Russia and China abstained from the vote, allowing it to pass 13-0. Trump said it would “go down as one of the biggest approvals in the History of the United Nations”. Hamas, meanwhile, rejected the resolution.

“It dismantles Hamas’ grip, it ensures Gaza rises free from terror’s shadow, prosperous and secure,” Mike Waltz, the US ambassador to the UN, said before the vote.

Since the last 20 surviving hostages and most of the 28 who had died were released from Gaza in exchange for nearly 2,000 Palestinian prisoners and 330 bodies, officials have been attempting to confirm the second phase of the truce.

Winner said American officials were concerned with bigger questions than the fate of the Hamas fighters holed up in the south of the strip. “Their desire to continue with that agreement, that has much bigger, much bigger goals than just Gaza,” he said. “They want to continue and they see that 100 or so terrorists in Rafah, they say it is an obstacle that should be … sidestepped and passed over.”

After the ceasefire began last month, Hamas swiftly re-established its hold over areas from which Israel withdrew, killing dozens of Palestinians it accused of collaboration, theft or other crimes.

The Trump administration is reported to have a plan to divide Gaza into a “green zone” under Israeli and international military control and a “red zone”, which in the short term would be left in ruins.

In the green zone, Israel “could enter an international force that will deal with the population, that will start the reconstruction and will start to build the new Gaza”, Winner said, but the red zone would be where it could resume its military campaign and finally eliminate Hamas.

“In the red area, where Hamas is now, there will be no reconstruction,” he said. “And I believe that sooner or later, Israel will have to do the job and demolish Hamas and make sure that as an organisation and as a regime, they won’t exist in Gaza.”

Trump’s 20-point plan envisages that a reformed Palestinian Authority could eventually regain political power in Gaza and therefore create the conditions “for a credible pathway to Palestinian self-determination and statehood”.

View from an Israeli military outpost of destroyed buildings in the Shujaiya neighborhood in eastern Gaza City.

The Shujaiya neighbourhood in Gaza City

NIR ELIAS/REUTERS

Ahead of the security council vote that could effectively make Trump’s plan international law, Binyamin Netanyahu, the Israeli prime minister, said his opposition to a Palestinian state was unwavering.

“Our opposition to a Palestinian state in any territory west of the Jordan [River], this opposition is existing, valid and has not changed one bit,” Netanyahu said at a cabinet meeting on Sunday. “I have been rebuffing these attempts for decades and I am doing it both against pressures from outside and against pressures from within.”

While Indonesia has formally said it would send troops and is now expected to form the bulk of the proposed International Stabilisation Force, Jordan, Oman and the United Arab Emirates, who had been expected to take a leading role, ruled out sending troops into Gaza.

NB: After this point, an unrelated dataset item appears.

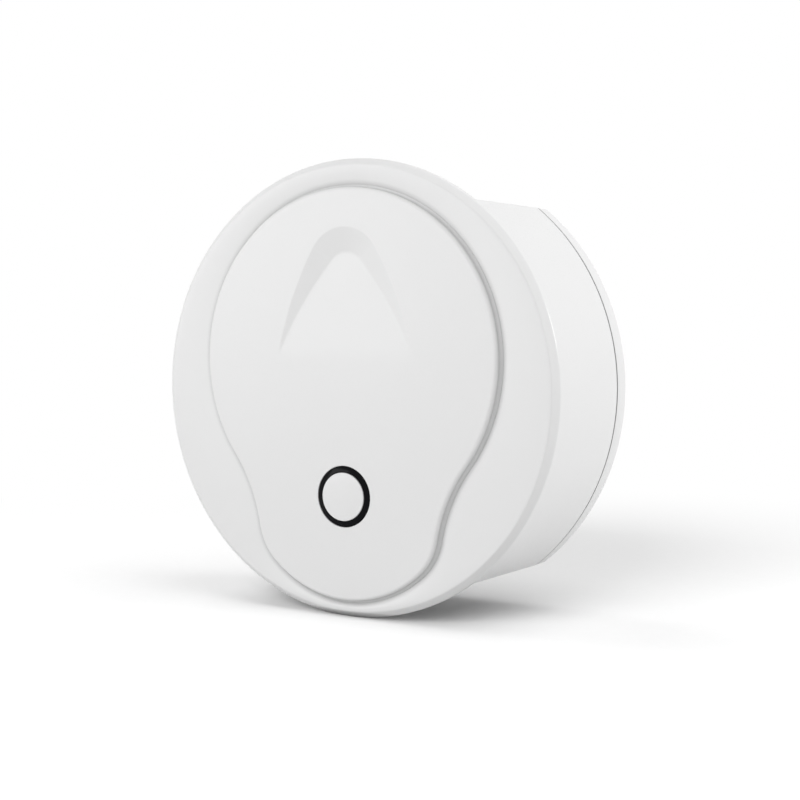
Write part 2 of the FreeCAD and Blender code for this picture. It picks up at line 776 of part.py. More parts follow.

Most Arab and Muslim states have hinged their involvement in Gaza on the creation of a Palestinian state, an idea that Israel flatly rejects.

Just before the weekend, the US and key regional allies including Qatar, Egypt, the UAE, Indonesia and Pakistan issued a joint statement on the resolution, saying it presented a “viable path toward peace and stability, not only between the Israelis and the Palestinians, but for the entire region”.

Countries including China, which has veto power on the security council, are understood to be seeking clearer language in the resolution in support of Palestinian statehood and defining a role for the Palestinian Authority before they will endorse it.

Winner, a research fellow at the Israel Centre for Grand Strategy who previously served as former chief of general staff of the IDF, is among those calling for the military to retain control in Gaza for as long as Hamas can still be considered a threat.

He is also among the more hardline voices advocating for Israeli settlements in the territory.

“I do support Jewish resettlement everywhere, everywhere possible, but I do think that we have to do things in terms, and for the time being, we have to make sure Hamas is destroyed,” he said.

“I think that part of the biggest pressure on Hamas is taking land out of their possession and this is why the current agreement, with Israel staying in all of the higher ground around the surroundings of Gaza, is something that we should keep for as long as possible … unless we will be sure that there were no threat from Gaza and no Hamas.”

He added: “And in some of those places, Israeli agriculture, Israeli strong points, and maybe in the future, Israeli settlement could be part of the answer.”